--- Begin ---
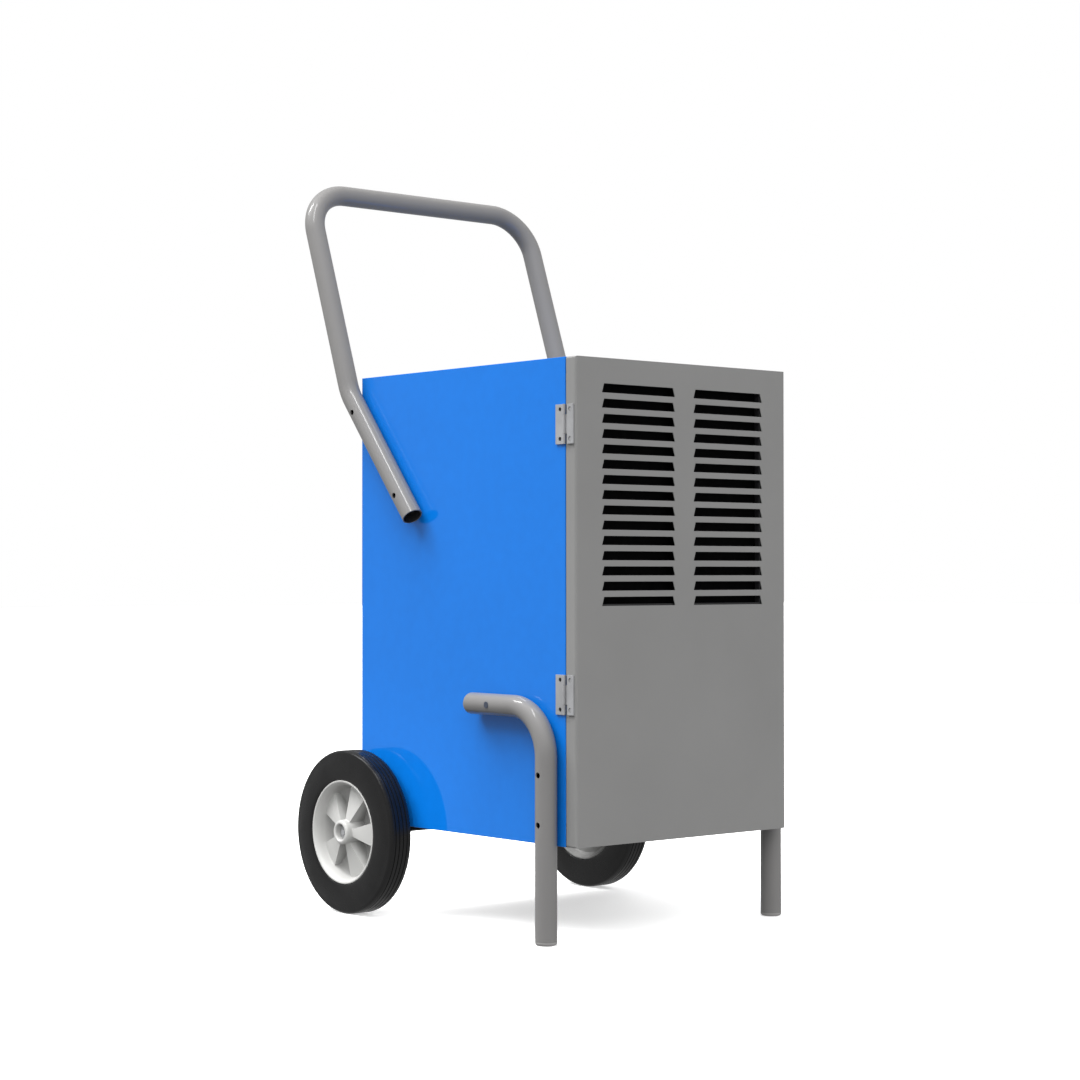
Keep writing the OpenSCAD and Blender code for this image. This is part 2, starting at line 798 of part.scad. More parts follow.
module filter_drier() {
    body_r = 9;
    cone = 10;
    in_cabinet() color("Peru") {
        translate([drier_x, drier_y, 0]) rotate_extrude($fn = round_fn) polygon([
            [0, drier_z[0]], [3, drier_z[0]], [body_r, drier_z[0] + cone],
            [body_r, drier_z[1] - cone], [pipe_r, drier_z[1]], [0, drier_z[1]]
        ]);
        bent_rod([
            [drier_x, drier_y, drier_z[1] - 2], [drier_x, drier_y, port_top],
            [drier_x, cond_y, port_top], [port_x, cond_y, port_top]
        ], [10, 9], pipe_r);
    }
}

module capillary_tube() {
    low = 540;
    in_cabinet() color("Peru") bent_rod([
        [drier_x, drier_y, drier_z[0] - 0.3], [drier_x, drier_y, low], [drier_x, capillary_y, low],
        [drier_x, capillary_y, port_top], [drier_x, evap_y, port_top], [port_x, evap_y, port_top]
    ], [6, 6, 5, 5], 2);
}

// ---- Fan ----

shroud_y = 165;
ring_d = 40;

module fan_shroud() {
    high = 672;
    in_cabinet() color("Silver") difference() {
        union() {
            block([-hw + 3, shroud_y, shelf_z + 2], [hw - 3, shroud_y + sheet, high]);
            translate([0, shroud_y, fan_z]) rotate([-90, 0, 0])
                cylinder(h = ring_d, r = fan_r + sheet, $fn = 96);
        }
        translate([0, shroud_y - eps, fan_z]) rotate([-90, 0, 0])
            cylinder(h = ring_d + 2 * eps, r = fan_r, $fn = 96);
    }
}

shaft_r = 4;

module fan_impeller() {
    hub_h = 30;
    fan_hub_r = 40;
    blade_tip = fan_r - 6;
    pitch = 17;
    in_cabinet() color("Black") translate([0, fan_y, fan_z]) rotate([-90, 0, 0]) difference() {
        union() {
            translate([0, 0, -hub_h / 2]) cylinder(h = hub_h, r = fan_hub_r, $fn = round_fn);
            for (k = [0:4]) intersection() {
                translate([0, 0, -20]) cylinder(h = 40, r = blade_tip, $fn = 96);
                rotate(72 * k) rotate([pitch, 0, 0])
                    block([fan_hub_r - 4, -44, -1.2], [fan_r, 44, 1.2]);
            }
        }
        translate([0, 0, -hub_h]) cylinder(h = 2 * hub_h, r = shaft_r + 0.06, $fn = round_fn);
    }
}

motor_y = [206, 276];

module fan_motor() {
    in_cabinet() color("DimGray") translate([0, 0, fan_z]) rotate([-90, 0, 0]) {
        translate([0, 0, motor_y[0]]) cylinder(h = motor_y[1] - motor_y[0], r = 42, $fn = 72);
        translate([0, 0, fan_y - 13]) cylinder(h = motor_y[0] - fan_y + 14, r = shaft_r, $fn = round_fn);
    }
}

module fan_motor_bracket() {
    arm_x = 166;
    half = 14;
    t = 3;
    in_cabinet() color("Silver") {
        block([-arm_x, motor_y[1], fan_z - half], [arm_x, motor_y[1] + t, fan_z + half]);
        both_sides() {
            block([arm_x - t, shroud_y + sheet, fan_z - half], [arm_x, motor_y[1] + t, fan_z + half]);
            block(
                [arm_x - t, shroud_y + sheet, fan_z - half],
                [arm_x + 18, shroud_y + sheet + t, fan_z + half]
            );
        }
    }
}

// ---- Water ----

spout_r = 6;
spout_drop = 10;

module drip_tray() {
    half = 182;
    front = 25;
    rear = 132;
    low = shelf_z + sheet;
    high = low + 22;
    wall = 1.5;
    in_cabinet() color("Gainsboro") difference() {
        union() {
            difference() {
                block([-half, front, low], [half, rear, high]);
                block([-half + wall, front + wall, low + wall], [half - wall, rear - wall, high + eps]);
            }
            translate([hose_hole[0], hose_hole[1], low - spout_drop])
                cylinder(h = spout_drop + wall, r = spout_r, $fn = round_fn);
        }
        translate([hose_hole[0], hose_hole[1], low - spout_drop - eps])
            cylinder(h = spout_drop + 10, r = spout_r - 1.5, $fn = round_fn);
    }
}

module drain_hose() {
    end_y = 335;
    end_z = 232;
    in_cabinet() color("LightGray") bent_rod([
        [hose_hole[0], hose_hole[1], 282], [hose_hole[0], hose_hole[1], hose_run_z],
        [hose_hole[0], end_y, hose_run_z], [hose_hole[0], end_y, end_z]
    ], [20, 14], 9, 6.3);
}

tank_half = tank_hw - 4;
tank_rim = 222;
tank_back = cab_d - 2;
post_r = 4;
post_top = 200;
grip_hw = 50;
grip_z = [165, 205];

module water_tank() {
    face_back = cab_d + 3;
    face_gap = 1.5;
    grip_front = cab_d - 26;
    floor_z = tank_low + tank_wall;
    in_cabinet() color("Gainsboro") {
        difference() {
            union() {
                difference() {
                    block([-tank_half, tank_front, tank_low], [tank_half, tank_back, tank_rim]);
                    block(
                        [-tank_half + tank_wall, tank_front + tank_wall, floor_z],
                        [tank_half - tank_wall, tank_back - tank_wall, tank_rim + eps]
                    );
                }
                block(
                    [-tank_hw + face_gap, tank_back - tank_wall, tank_low],
                    [tank_hw - face_gap, face_back, tank_top - face_gap]
                );
                block(
                    [-grip_hw - tank_wall, grip_front - tank_wall, grip_z[0] - tank_wall],
                    [grip_hw + tank_wall, tank_back, grip_z[1] + tank_wall]
                );
            }
            block([-grip_hw, grip_front, grip_z[0]], [grip_hw, face_back + eps, grip_z[1]]);
        }
        translate([float_x, float_y, floor_z - eps])
            cylinder(h = post_top - floor_z + eps, r = post_r, $fn = round_fn);
        translate([float_x, float_y, post_top]) cylinder(h = 3, r = post_r + 2, $fn = round_fn);
    }
}

module tank_float() {
    in_cabinet() color("Black") translate([float_x, float_y, tank_low + tank_wall + 0.3]) difference() {
        cylinder(h = 20, r = 22, $fn = round_fn);
        translate([0, 0, -eps]) cylinder(h = 20 + 2 * eps, r = post_r + 0.06, $fn = round_fn);
    }
}

module float_switch() {
    in_cabinet() color("Black") block([float_x - 15, bulkhead_y - 12, 150], [float_x + 15, bulkhead_y, 190]);
}

// ---- Controls ----

key_r = 9;
key_low = cab_h - 6;
power_key = [70, 438];
timer_key = [70, 402];
up_key = [30, 438];
down_key = [30, 402];
keys = [power_key, timer_key, up_key, down_key];
window_low = [-74, 404];
window_high = [-4, 436];

module control_panel() {
    gap = 0.6;
    rim = 8;
    low = cab_h - 4;
    in_cabinet() color("Black") difference() {
        union() {
            block([-panel_x + gap, panel_y[0] + gap, low], [panel_x - gap, panel_y[1] - gap, cab_h - 0.4]);
            block(
                [-panel_x - rim, panel_y[0] - rim, low],
                [panel_x + rim, panel_y[1] + rim, cab_h - sheet - 0.1]
            );
        }
        for (at = keys)
            translate([at[0], at[1], low - eps]) cylinder(h = 6, r = key_r + 0.3, $fn = round_fn);
        block(
            [window_low[0], window_low[1], low - eps],
            [window_high[0], window_high[1], cab_h + eps]
        );
    }
}

module display_window() {
    gap = 0.3;
    in_cabinet() color("Navy") block(
        [window_low[0] + gap, window_low[1] + gap, cab_h - 3.4],
        [window_high[0] - gap, window_high[1] - gap, cab_h - 0.8]
    );
}

module key(at) {
    edge = 0.8;
    top = 7;
    translate([at[0], at[1], key_low]) rotate_extrude($fn = round_fn)
        polygon([[0, 0], [key_r, 0], [key_r, top - edge], [key_r - edge, top], [0, top]]);
}

module power_button() in_cabinet() color("Green") key(power_key);
module up_button() in_cabinet() color("LightGray") key(up_key);
module down_button() in_cabinet() color("LightGray") key(down_key);
module timer_button() in_cabinet() color("LightGray") key(timer_key);

module control_board() {
    low = cab_h - 16;
    thick = 1.6;
    in_cabinet() color("DarkGreen") {
        block([-86, 384, low], [86, 456, low + thick]);
        for (x = [-80, 80], y = [390, 450])
            translate([x, y, low + thick - eps / 2]) cylinder(h = 10.9, r = 3, $fn = 24);
        for (at = keys)
            block([at[0] - 3, at[1] - 3, low + 1], [at[0] + 3, at[1] + 3, low + 6]);
        block([window_low[0], window_low[1], low + 1], [window_high[0], window_high[1], low + 9]);
    }
}

module power_inlet() {
    flange = [25, 14];
    body = [13.5, 11.5];
    well = [11.5, 8];
    face = cab_d + 3;
    in_cabinet() color("Black") difference() {
        union() {
            block(
                [inlet_x - flange[0], cab_d, socket_z - flange[1]],
                [inlet_x + flange[0], face, socket_z + flange[1]]
            );
            block(
                [inlet_x - body[0], cab_d - 30, socket_z - body[1]],
                [inlet_x + body[0], cab_d + eps, socket_z + body[1]]
            );
        }
        difference() {
            block(
                [inlet_x - well[0], face - 17, socket_z - well[1]],
                [inlet_x + well[0], face + eps, socket_z + well[1]]
            );
            for (pin = [[-7, 1], [0, 5], [7, 1]])
                block(
                    [inlet_x + pin[0] - 1, face - 18, socket_z + pin[1] - 1.5],
                    [inlet_x + pin[0] + 1, face - 2, socket_z + pin[1] + 1.5]
                );
        }
        for (x = [-20, 20])
            translate([inlet_x + x, cab_d - eps, socket_z]) rotate([-90, 0, 0])
                cylinder(h = 6, r = 1.7, $fn = 24);
    }
}

rocker_well = [11.3, 8.7];
rocker_pivot_y = cab_d + 0.5;

module rocker_bezel() {
    face = cab_d + 2.5;
    in_cabinet() color("Black") difference() {
        union() {
            block([rocker_x - 16, cab_d, socket_z - 13], [rocker_x + 16, face, socket_z + 13]);
            block(
                [rocker_x - 13.5, cab_d - 22, socket_z - 10.5],
                [rocker_x + 13.5, cab_d + eps, socket_z + 10.5]
            );
        }
        block(
            [rocker_x - rocker_well[0], cab_d - 16, socket_z - rocker_well[1]],
            [rocker_x + rocker_well[0], face + eps, socket_z + rocker_well[1]]
        );
        translate([rocker_x - 12.6, rocker_pivot_y, socket_z]) rotate([0, 90, 0])
            cylinder(h = 25.2, r = 1.55, $fn = 24);
    }
}

module rocker_switch() {
    rest_tilt = 8;
    half_w = 11;
    in_cabinet() color("Red") translate([rocker_x, rocker_pivot_y, socket_z]) rotate([rest_tilt, 0, 0]) {
        translate([-half_w, 0, 0]) rotate([90, 0, 90])
            linear_extrude(height = 2 * half_w)
                polygon([[-6, -6.9], [3.4, -7.4], [2.2, 0], [3.4, 7.4], [-6, 6.9]]);
        translate([-12.3, 0, 0]) rotate([0, 90, 0]) cylinder(h = 24.6, r = 1.5, $fn = 24);
    }
}

base_tray();
left_side_panel();
right_side_panel();
top_cover();
rear_panel();
divider_shelf();
tank_bulkhead();
panel_screws();
front_door();
hinge_body_leaves();
hinge_door_leaves();
hinge_pins();
hinge_body_screws();
hinge_door_screws();
door_magnets();
filter_frame();
filter_mesh();
handle_tube();
left_leg_tube();
right_leg_tube();
leg_foot_plugs();
tube_screws();
axle();
axle_brackets();
left_wheel_hub();
left_tyre();
right_wheel_hub();
right_tyre();
axle_spacers();
axle_end_screws();
evaporator_fins();
evaporator_coil();
condenser_fins();
condenser_coil();
coil_end_plates();
compressor();
compressor_grommets();
suction_pipe();
discharge_pipe();
filter_drier();
capillary_tube();
fan_shroud();
fan_impeller();
fan_motor();
fan_motor_bracket();
drip_tray();
drain_hose();
water_tank();
tank_float();
float_switch();
control_panel();
display_window();
power_button();
up_button();
down_button();
timer_button();
control_board();
power_inlet();
rocker_bezel();
rocker_switch();
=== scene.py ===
import json
import math

import bmesh
import bpy
from mathutils import Matrix, Vector


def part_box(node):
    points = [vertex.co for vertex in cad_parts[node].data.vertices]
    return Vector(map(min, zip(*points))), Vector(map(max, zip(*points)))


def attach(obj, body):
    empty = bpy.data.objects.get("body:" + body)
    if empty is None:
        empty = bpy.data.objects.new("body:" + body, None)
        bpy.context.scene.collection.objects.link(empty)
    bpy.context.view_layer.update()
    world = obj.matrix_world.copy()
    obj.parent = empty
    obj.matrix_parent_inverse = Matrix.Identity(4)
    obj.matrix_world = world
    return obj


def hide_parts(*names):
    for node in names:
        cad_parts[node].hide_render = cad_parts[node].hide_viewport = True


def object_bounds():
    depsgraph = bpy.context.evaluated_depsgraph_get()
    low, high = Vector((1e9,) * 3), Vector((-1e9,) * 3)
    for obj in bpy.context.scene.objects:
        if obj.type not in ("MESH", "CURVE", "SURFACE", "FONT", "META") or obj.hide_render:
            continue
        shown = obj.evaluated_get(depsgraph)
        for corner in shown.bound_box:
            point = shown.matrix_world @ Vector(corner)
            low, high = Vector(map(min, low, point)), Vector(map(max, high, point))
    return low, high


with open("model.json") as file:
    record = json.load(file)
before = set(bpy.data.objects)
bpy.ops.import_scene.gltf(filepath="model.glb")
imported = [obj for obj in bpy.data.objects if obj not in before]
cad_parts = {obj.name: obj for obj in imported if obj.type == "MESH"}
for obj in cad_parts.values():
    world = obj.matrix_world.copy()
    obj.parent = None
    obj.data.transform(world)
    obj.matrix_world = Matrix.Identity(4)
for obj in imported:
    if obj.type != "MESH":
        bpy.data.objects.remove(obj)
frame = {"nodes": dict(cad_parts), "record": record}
scene = bpy.context.scene
cad_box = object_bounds()

# ---- Frame ----
# The pieces are made in millimetres in cabinet coordinates: x from the middle, y back from
# the door seam and z up from the cabinet's underside. CABINET takes them to the shared
# frame, which is in metres. Relief, lights and the camera are in metres from the start.

MM = 0.001
DOOR_DEPTH = 22
door_low, door_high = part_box("front_door")
CABINET = Matrix.Translation((0, door_low.y + DOOR_DEPTH * MM, door_low.z)) @ Matrix.Scale(MM, 4)
TO_CABINET = CABINET.inverted()
HALF_WIDTH = door_high.x / MM
UNDERSIDE_LIFT = door_low.z / MM

TUBE_R = 16
TUBE_WALL = 2
TUBE_INNER_R = TUBE_R - TUBE_WALL
TUBE_X = HALF_WIDTH + TUBE_R
TUBE_BEND = 72
SCREW_ACCESS_R = 4.5
WHEEL_IN = HALF_WIDTH + 13

# The sign of x on each side, named as a person who faces the door sees it.
SIDES = {-1: "left", 1: "right"}

slot_of = {part["node"]: part["material_slot"] for part in frame["record"]["subparts"]}
body_of = {node: body for body, nodes in frame["record"]["behaviour"]["bodies"].items() for node in nodes}


# ---- Materials ----

# Numbers of the Mix node's sockets for colours, whose names its other data types share.
MIX_FACTOR, MIX_A, MIX_B, MIX_RESULT = 0, 6, 7, 2


def shade(colour, factor):
    """The colour times the factor, opaque."""
    return (*[min(1.0, channel * factor) for channel in colour], 1.0)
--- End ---
Going down the listing above, begin printing at the line with "base_tray();" and finish with the line with "Vector(map(max, high, point))", exactly as they appear.

• _Expected output_:
base_tray();
left_side_panel();
right_side_panel();
top_cover();
rear_panel();
divider_shelf();
tank_bulkhead();
panel_screws();
front_door();
hinge_body_leaves();
hinge_door_leaves();
hinge_pins();
hinge_body_screws();
hinge_door_screws();
door_magnets();
filter_frame();
filter_mesh();
handle_tube();
left_leg_tube();
right_leg_tube();
leg_foot_plugs();
tube_screws();
axle();
axle_brackets();
left_wheel_hub();
left_tyre();
right_wheel_hub();
right_tyre();
axle_spacers();
axle_end_screws();
evaporator_fins();
evaporator_coil();
condenser_fins();
condenser_coil();
coil_end_plates();
compressor();
compressor_grommets();
suction_pipe();
discharge_pipe();
filter_drier();
capillary_tube();
fan_shroud();
fan_impeller();
fan_motor();
fan_motor_bracket();
drip_tray();
drain_hose();
water_tank();
tank_float();
float_switch();
control_panel();
display_window();
power_button();
up_button();
down_button();
timer_button();
control_board();
power_inlet();
rocker_bezel();
rocker_switch();
=== scene.py ===
import json
import math

import bmesh
import bpy
from mathutils import Matrix, Vector


def part_box(node):
    points = [vertex.co for vertex in cad_parts[node].data.vertices]
    return Vector(map(min, zip(*points))), Vector(map(max, zip(*points)))


def attach(obj, body):
    empty = bpy.data.objects.get("body:" + body)
    if empty is None:
        empty = bpy.data.objects.new("body:" + body, None)
        bpy.context.scene.collection.objects.link(empty)
    bpy.context.view_layer.update()
    world = obj.matrix_world.copy()
    obj.parent = empty
    obj.matrix_parent_inverse = Matrix.Identity(4)
    obj.matrix_world = world
    return obj


def hide_parts(*names):
    for node in names:
        cad_parts[node].hide_render = cad_parts[node].hide_viewport = True


def object_bounds():
    depsgraph = bpy.context.evaluated_depsgraph_get()
    low, high = Vector((1e9,) * 3), Vector((-1e9,) * 3)
    for obj in bpy.context.scene.objects:
        if obj.type not in ("MESH", "CURVE", "SURFACE", "FONT", "META") or obj.hide_render:
            continue
        shown = obj.evaluated_get(depsgraph)
        for corner in shown.bound_box:
            point = shown.matrix_world @ Vector(corner)
            low, high = Vector(map(min, low, point)), Vector(map(max, high, point))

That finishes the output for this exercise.